Minnesota seed company reaps big energy savings
Solar incentives offset the high energy costs of drying corn
FUNDING SOURCE
inflation reduction act
partner organization
Solar United Neighbors
At Terning Seeds in Cokato, Minnesota, solar panels pivot to face the sun as the earth turns beneath them. Like the solar panels, Terning Seeds has pivoted with market opportunities, selling sweet corn seed to Green Giant, soybean seed to French growers, popcorn seed, and seed corn to farmers in Ukraine, as well as down the road.
“I try to outthink any problem that might arise,” said Terning Seeds President Dennis Terning. That desire to get ahead of the curve led him to investigate solar energy in 2008. At first, the payback didn’t quite “pass the smell test,” he said.
Fast forward five years, to 2013. Terning was still ahead of the curve, and the solar investment was paying dividends. Terning Seeds became a test case for energy companies, solar installers, and Minnesota’s public utility commission as they hammered out details of new solar incentive programs. Terning also invested in new technology that placed the panels on trackers that follow the sun, adjusting to the best angle to capture maximum sunlight.
As an early solar adopter, Terning Seeds qualified for a new 30 percent federal tax credit on the panels, as well as a 25 percent grant from the USDA’s Rural Energy for America Program (REAP). The Inflation Reduction Act of 2022 boosted REAP, which is now delivering grants to thousands of projects to cut energy costs across rural America.

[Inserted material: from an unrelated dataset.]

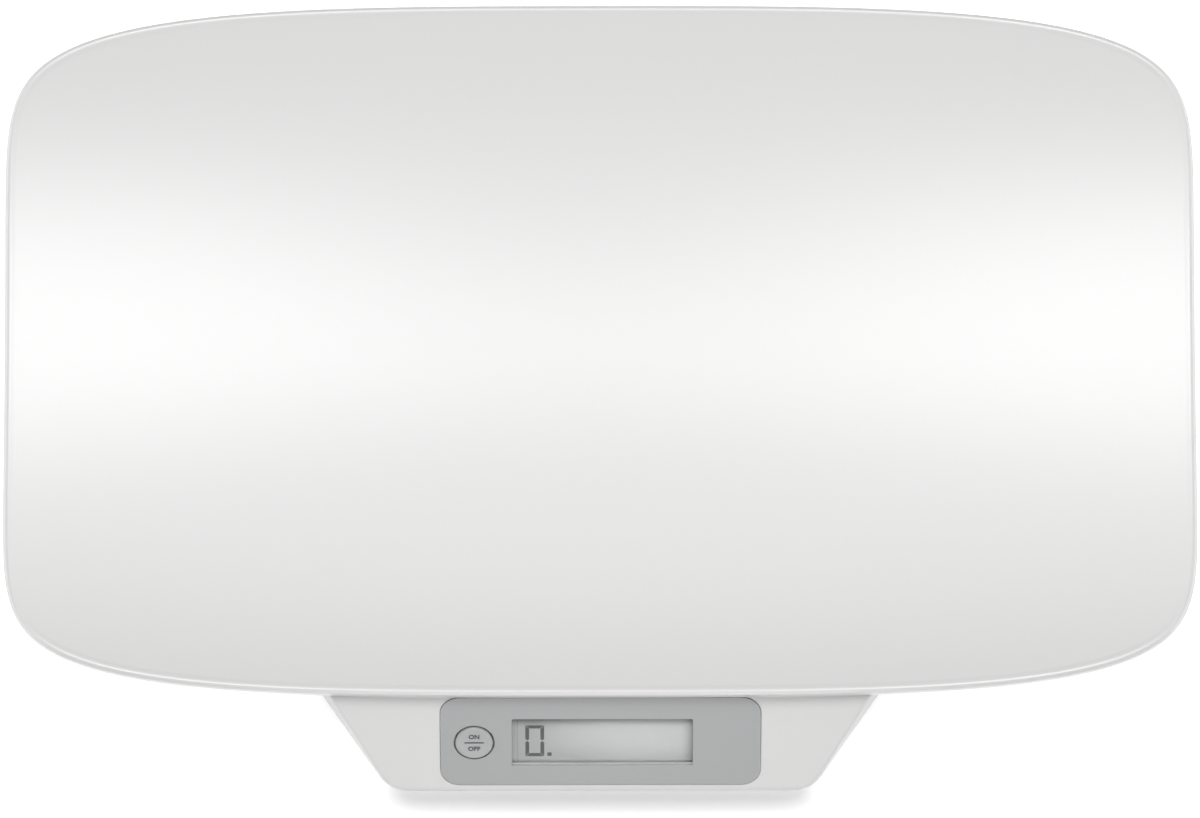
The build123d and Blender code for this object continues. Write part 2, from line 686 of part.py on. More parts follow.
# ---- Feet and load cells ----
def make_load_cell(x, y):
    """Square steel plate with a centre tongue that a foot's pin hangs from."""
    cell = block(CELL_SIZE, CELL_SIZE, CELL_HEIGHT, CELL_TOP, x, y)
    reach = CELL_SIZE / 2 - CELL_FRAME
    for side in (-1, 1):
        slot = block(CELL_SLOT, 2 * reach, 0, FAR, x + side * (reach - CELL_SLOT / 2), y)
        cell -= slot
    cell -= block(2 * reach, CELL_SLOT, 0, FAR, x, y + reach - CELL_SLOT / 2)
    return cell - post(PIN_RADIUS + FIT, 0, FAR, x, y)


def make_strain_gauges():
    """Two thin gauges on each cell's tongue, either side of the foot's pin."""
    place = PIN_RADIUS + HEAD_OVERHANG + GAUGE_WIDTH
    return [
        block(GAUGE_LENGTH, GAUGE_WIDTH, CELL_TOP, CELL_TOP + GAUGE_WALL, x, y + side * place)
        for x, y in FOOT_PLACES.values()
        for side in (-1, 1)
    ]


def make_foot_cup(x, y):
    """Stiff cup: a disc, a neck up to the cell and a headed pin through the tongue."""
    cup = post(PAD_RADIUS, PAD_WALL, PAD_WALL + CUP_WALL, x, y)
    cup = chamfer(cup.edges().filter_by(GeomType.CIRCLE).sort_by(Axis.Z)[-1], CUP_EDGE)
    cup += post(NECK_RADIUS, PAD_WALL + CUP_WALL, NECK_TOP, x, y)
    cup += post(PIN_RADIUS, NECK_TOP, CELL_TOP + FOOT_PLAY + PIN_HEAD, x, y)
    head = PIN_RADIUS + HEAD_OVERHANG
    return cup + post(head, CELL_TOP + FOOT_PLAY, CELL_TOP + FOOT_PLAY + PIN_HEAD, x, y)


def make_foot_pad(x, y):
    """Rubber pad with a chamfered lower edge and ring grooves in its sole."""
    pad = post(PAD_RADIUS, 0, PAD_WALL, x, y)
    pad = chamfer(pad.edges().filter_by(GeomType.CIRCLE).sort_by(Axis.Z)[0], PAD_EDGE)
    for radius in PAD_GROOVES:
        pad -= post(radius + PAD_GROOVE_WIDTH, 0, PAD_GROOVE_DEPTH, x, y) - post(radius, 0, PAD_WALL, x, y)
    return pad


# ---- Battery bay ----
def bay_walls():
    """Roofed box over the two cells."""
    outer_length = BAY_LENGTH + 2 * BAY_WALL
    outer_width = BAY_WIDTH + 2 * BAY_WALL
    return block(outer_length, outer_width, FLOOR_HEIGHT, BAY_TOP + BAY_WALL, 0, BAY_CENTRE)


def door_pivot():
    """Y and height of the door's pin axis, along its back edge."""
    return (BAY_CENTRE + BAY_WIDTH / 2 - DOOR_GAP - DOOR_WALL / 2, FLOOR_HEIGHT + DOOR_WALL / 2)


def open_floor(shell):
    """Opens the bay, the door's pin holes, the unit switch's slot, and adds its posts."""
    shell -= block(BAY_LENGTH, BAY_WIDTH, 0, BAY_TOP, 0, BAY_CENTRE)
    y, height = door_pivot()
    pins = Rot(0, 90, 0) * Cylinder(
        DOOR_PIN_RADIUS + DOOR_PIN_PLAY, BAY_LENGTH + 2 * (DOOR_PIN_LENGTH + DOOR_PIN_PLAY - DOOR_GAP)
    )
    shell -= Pos(0, y, height) * pins
    lead_hole = Rot(0, -90, 0) * Cylinder(
        LEAD_RADIUS + FIT, 2 * BAY_WALL, align=(Align.CENTER, Align.CENTER, Align.MIN)
    )
    for side in (-1, 1):
        shell -= Pos(-BAY_END, BAY_CENTRE + side * BATTERY_PITCH / 2, BATTERY_HEIGHT) * lead_hole
    slot = KNOB_LENGTH + UNIT_TRAVEL + 2 * FIT
    shell -= block(slot, KNOB_WIDTH + 2 * FIT, 0, FLOOR_TOP, UNIT_X, BAY_CENTRE)
    for x in unit_post_places():
        shell += post(2 * UNIT_POST_RADIUS, FLOOR_TOP, UNIT_TOP, x, BAY_CENTRE)
        shell += post(UNIT_POST_RADIUS, UNIT_TOP, UNIT_TOP + 2 * BOARD_WALL, x, BAY_CENTRE)
    return shell


def make_battery(side):
    """One AAA cell along X; the two lie head to tail."""
    body = Rot(0, 90, 0) * Cylinder(BATTERY_RADIUS, BATTERY_LENGTH - BATTERY_NUB_LENGTH)
    nub = Rot(0, 90, 0) * Cylinder(BATTERY_NUB_RADIUS, BATTERY_LENGTH)
    cell = Pos(-BATTERY_NUB_LENGTH / 2, 0, 0) * body
    cell += nub & Pos(BATTERY_LENGTH / 2, 0, 0) * Box(BATTERY_LENGTH, FAR, FAR)
    along = side * SPRING_DEPTH / 2
    turn = 0 if side > 0 else 180
    y = BAY_CENTRE + side * BATTERY_PITCH / 2
    return Pos(along, y, BATTERY_HEIGHT) * Rot(0, 0, turn) * cell


def make_spring_contact():
    """Sprung leaf on the first cell's flat end."""
    return flat_contact(-1, BATTERY_PITCH / 2) + spring_leaf(-1, BATTERY_PITCH / 2)


def flat_contact(end, y, width=CONTACT_WIDTH):
    """Flat plate against one end wall of the bay."""
    x = end * (BAY_END - CONTACT_WALL / 2)
    return block(
        CONTACT_WALL,
        width,
        BATTERY_HEIGHT - BATTERY_RADIUS,
        BATTERY_HEIGHT + BATTERY_RADIUS,
        x,
        BAY_CENTRE + y,
    )


def spring_leaf(end, y):
    """Strip that stands off the plate in a vee, up to a cell's flat end."""
    root = end * (BAY_END - CONTACT_WALL)
    tip = end * (BAY_END - CONTACT_WALL - SPRING_DEPTH)
    half = BATTERY_RADIUS * SPRING_SHARE
    vee = make_face(
        Polyline(
            (root, -half),
            (tip, 0),
            (root, half),
            (root, half - 3 * CONTACT_WALL),
            (tip + end * CONTACT_WALL, 0),
            (root, 3 * CONTACT_WALL - half),
            close=True,
        )
    )
    strip = extrude(Plane.XZ * vee, amount=CONTACT_WIDTH / 2, both=True)
    return Pos(0, BAY_CENTRE + y, BATTERY_HEIGHT) * strip


def make_tab_contact():
    """Flat plate that the second cell's nub rests on."""
    return flat_contact(-1, -BATTERY_PITCH / 2)


def make_link_contact():
    """Plate across both cells at the other end, with one sprung leaf."""
    plate = flat_contact(1, 0, BATTERY_PITCH + CONTACT_WIDTH)
    return plate + spring_leaf(1, -BATTERY_PITCH / 2)


def make_battery_door():
    """Door with round pins along its back edge, and a finger dip and grip grooves in front."""
    y, height = door_pivot()
    length = BAY_LENGTH - 2 * DOOR_GAP
    front = BAY_CENTRE - BAY_WIDTH / 2 + DOOR_GAP
    door = block(length, y - front, FLOOR_HEIGHT, FLOOR_HEIGHT + DOOR_WALL, 0, (y + front) / 2)
    door += Pos(0, y, height) * Rot(0, 90, 0) * Cylinder(DOOR_WALL / 2, length)
    pins = Rot(0, 90, 0) * Cylinder(DOOR_PIN_RADIUS, length + 2 * DOOR_PIN_LENGTH)
    door += Pos(0, y, height) * pins
    dip = DOOR_GRIP_RADIUS**2 + DOOR_GRIP_DEPTH**2
    ball = dip / (2 * DOOR_GRIP_DEPTH)
    door -= Pos(0, front + DOOR_GRIP_INSET, FLOOR_HEIGHT + DOOR_GRIP_DEPTH - ball) * Sphere(ball)
    for place in centred(DOOR_RIDGES):
        row = front + DOOR_RIDGE_INSET + place * DOOR_RIDGE_PITCH
        door -= block(
            DOOR_RIDGE_LENGTH, DOOR_RIDGE_WIDTH, 0, FLOOR_HEIGHT + DOOR_RIDGE_DEPTH, 0, row
        )
    return door


# ---- Unit switch ----
def unit_post_places():
    """Where the two posts that carry the unit switch's board stand, along X."""
    return [UNIT_X + side * UNIT_POST_PITCH / 2 for side in (-1, 1)]


def make_unit_board():
    """Small board on the two posts."""
    board = block(
        UNIT_BOARD_LENGTH, UNIT_BOARD_WIDTH, UNIT_TOP, UNIT_TOP + BOARD_WALL, UNIT_X, BAY_CENTRE
    )
    for x in unit_post_places():
        board -= post(UNIT_POST_RADIUS + FIT, 0, FAR, x, BAY_CENTRE)
    return board


def make_unit_switch_body():
    """Slide switch under the board, open below for the knob's stem."""
    body = block(UNIT_LENGTH, UNIT_WIDTH, UNIT_FLOOR, UNIT_TOP, UNIT_X, BAY_CENTRE)
    slot = KNOB_STEM + UNIT_TRAVEL + 2 * FIT
    return body - block(slot, KNOB_STEM + 2 * FIT, 0, UNIT_FLOOR + KNOB_STEM, UNIT_X, BAY_CENTRE)


def make_unit_switch_knob():
    """Knob at the left end of its travel, sunk a little below the floor's face."""
    x = UNIT_X - UNIT_TRAVEL / 2
    knob = block(KNOB_LENGTH, KNOB_WIDTH, FLOOR_HEIGHT + KNOB_SUNK, FLOOR_TOP, x, BAY_CENTRE)
    return knob + block(
        KNOB_STEM, KNOB_STEM, FLOOR_TOP, UNIT_FLOOR + KNOB_STEM - FIT, x, BAY_CENTRE
    )


# ---- Leads ----
def header_pin(place, reach=0.0):
    """Point on the header's back where a lead goes in, or one straight behind it."""
    x, y = header_centre()
    pitch = HEADER_LENGTH / (LEAD_PINS + 1)
    depth = BOARD_BACK - HEADER_HEIGHT - reach
    return console().from_local_coords(Vector(x + place * pitch, PANEL_MIDDLE + y, depth))


def lead(place, *start):
    """Round lead from its first points, along the long run, up and into its header pin."""
    pin = header_pin(place)
    bend = header_pin(place, LEAD_DROP)
    turn = Vector(bend.X, bend.Y + LEAD_SWING, LEAD_LEVEL)
    path = FilletPolyline(*start, turn, bend, pin, radius=LEAD_BEND)
    return sweep(Plane(path @ 0, z_dir=path % 0) * Circle(LEAD_RADIUS), path=path)


def make_cell_leads():
    """One lead from the inner edge of each load cell."""
    pins = {"front_left": -3, "back_left": -2, "back_right": 2, "front_right": 3}
    edge = (CELL_SIZE - CELL_FRAME) / 2
    leads = []
    for name, (x, y) in FOOT_PLACES.items():
        inner = x - math.copysign(edge, x)
        leads.append(lead(pins[name], (inner, y, CELL_TOP), (inner, y, LEAD_LEVEL)))
    return leads


def make_battery_leads():
    """Two leads that come out through the bay's end wall, one behind each contact."""
    leads = []
    for side, place in ((1, -1), (-1, 0)):
        y = BAY_CENTRE + side * BATTERY_PITCH / 2
        out = -BAY_END + (place - 2) * LEAD_BEND
        leads.append(lead(place, (-BAY_END, y, BATTERY_HEIGHT), (out, y, BATTERY_HEIGHT)))
    return leads


def make_unit_lead():
    """Lead that rises from the unit switch's board."""
    top = UNIT_TOP + BOARD_WALL
    return lead(1, (UNIT_X, BAY_CENTRE, top), (UNIT_X, BAY_CENTRE, LEAD_LEVEL))


def build():
    """Makes every sub-part, in its place."""
    parts = {
        "tray": make_tray(),
        "tray_screws": make_tray_screws(),
        "upper_housing": make_upper_housing(),
        "lower_housing": make_lower_housing(),
        "housing_screws": make_housing_screws(),
        "console_overlay": make_console_overlay(),
        "display_lens": make_display_lens(),
        "button_cap": make_button_cap(),
        "switch_body": make_switch_body(),
        "switch_plunger": make_switch_plunger(),
        "lcd_glass": make_lcd_glass(),
        "lcd_frame": make_lcd_frame(),
        "lcd_connectors": make_lcd_connectors(),
        "main_board": make_main_board(),
        "board_screws": make_board_screws(),
        "controller_chip": make_controller_chip(),
        "crystal": make_crystal(),
        "capacitors": make_capacitors(),
        "lead_header": make_lead_header(),
        "strain_gauges": make_strain_gauges(),
        "battery_1": make_battery(1),
        "battery_2": make_battery(-1),
        "spring_contact": make_spring_contact(),
        "tab_contact": make_tab_contact(),
        "link_contact": make_link_contact(),
        "battery_door": make_battery_door(),
        "unit_board": make_unit_board(),
        "unit_switch_body": make_unit_switch_body(),
        "unit_switch_knob": make_unit_switch_knob(),
        "cell_leads": make_cell_leads(),
        "battery_leads": make_battery_leads(),
        "unit_lead": make_unit_lead(),
    }
    for name, (x, y) in FOOT_PLACES.items():
        parts[f"load_cell_{name}"] = make_load_cell(x, y)
        parts[f"foot_cup_{name}"] = make_foot_cup(x, y)
        parts[f"foot_pad_{name}"] = make_foot_pad(x, y)
    return parts


def write(parts):
    """Writes one STEP file for each sub-part."""
    os.makedirs("parts", exist_ok=True)
    for name, shape in parts.items():
        solids = shape if isinstance(shape, list) else [shape]
        whole = Compound([solid for thing in solids for solid in thing.solids()])
        export_step(whole, f"parts/{name}.step")


if __name__ == "__main__":
    write(build())
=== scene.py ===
"""Looks of a digital baby weighing scale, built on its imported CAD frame.

Metres, +Z up, X along the tray, and the console faces -Y. Each class holds one sub-assembly: its
sizes are fields, and its methods build the meshes and dress them. A finish is a frozen dataclass
that makes one material from shared shader groups.
"""

from __future__ import annotations

import json
import logging
import math
from collections.abc import Callable, Iterable, Sequence
from dataclasses import dataclass, field
from enum import Enum
from typing import ClassVar

import bmesh
import bpy
from mathutils import Matrix, Vector

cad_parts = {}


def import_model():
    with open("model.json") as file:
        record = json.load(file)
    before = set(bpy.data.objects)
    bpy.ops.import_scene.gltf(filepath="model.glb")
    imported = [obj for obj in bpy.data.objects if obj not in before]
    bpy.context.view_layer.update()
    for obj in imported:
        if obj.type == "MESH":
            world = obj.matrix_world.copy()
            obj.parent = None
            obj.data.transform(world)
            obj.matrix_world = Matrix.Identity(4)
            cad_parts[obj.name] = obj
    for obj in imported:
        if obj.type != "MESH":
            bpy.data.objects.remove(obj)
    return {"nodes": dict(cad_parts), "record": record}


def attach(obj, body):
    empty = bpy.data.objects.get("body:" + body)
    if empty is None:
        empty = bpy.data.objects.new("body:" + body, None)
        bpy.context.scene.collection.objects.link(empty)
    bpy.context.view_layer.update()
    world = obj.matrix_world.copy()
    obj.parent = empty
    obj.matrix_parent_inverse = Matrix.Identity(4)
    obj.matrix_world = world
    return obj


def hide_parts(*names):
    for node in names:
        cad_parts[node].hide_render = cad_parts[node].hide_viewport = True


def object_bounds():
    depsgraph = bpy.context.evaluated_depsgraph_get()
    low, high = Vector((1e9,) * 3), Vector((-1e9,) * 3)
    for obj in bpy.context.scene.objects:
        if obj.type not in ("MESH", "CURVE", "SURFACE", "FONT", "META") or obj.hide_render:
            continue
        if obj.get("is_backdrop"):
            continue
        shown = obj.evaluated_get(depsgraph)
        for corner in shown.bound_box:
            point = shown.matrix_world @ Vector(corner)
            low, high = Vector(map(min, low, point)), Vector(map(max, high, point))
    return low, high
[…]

Alongside the seed business, Dennis farms about 2,000 acres with his brother Dean Terning. Dennis joked that he’s always been more “progressive” than his brother when it comes to investing back in the family’s business. “But then the things that I can’t do, which is the maintenance and harvesting and planting, he’s really good at that,” Dennis said. “So we have different strengths.”
Dennis is paralyzed from the neck down, except for limited movement in his right arm. He suffered a stock car racing accident in 1993, a year after being named the IMCA Stock Car National Champion.
He brings that same drive to business as he did to the track. “As we bred through the years in the seed business, I was able to steer our ship from one side of the seed business over to the other side and back,” Dennis said. “We were fortunate being the size we were. We’re a small size compared to the multinationals. I don’t need no approval from any board or anything to make investments and do what I want to do. We’re an independent seed business.”
Terning Seed started in the 1970s with soybeans, wheat and oats, but Dennis wanted to get into seed corn. When his father agreed to his scheme, Dennis flew a Cessna 172 to Champaign, Illinois to pick up seed for his brother to plant the same day.
With corn, energy usage spikes when the corn needs to be dried after harvest. “Between the field corn drying and the cost of drying seed corn, it’s like 80 percent of our electric charges are in the month of September and the first week or two of October,” Terning said.

Today, the 96 kilowatts of solar panels produce between 158,000 and 168,000 kilowatt hours of energy per year. The business can bank the solar energy produced throughout the year to offset its high energy bills in the fall. It amounts to roughly $20,000 dollars in annual savings.
“It’s a relief when you get a high bill, and you look at what the solar panels saved you,” Terning said. “You’re like, oh yeah, OK. I can dig that.”
The Inflation Reduction Act (IRA), passed by the 117th Congress and signed by President Joe Biden, is a piece of federal legislation that aims to reduce inflation by lowering the cost of prescription medications, investing in domestic energy production and promoting clean energy, among other objectives.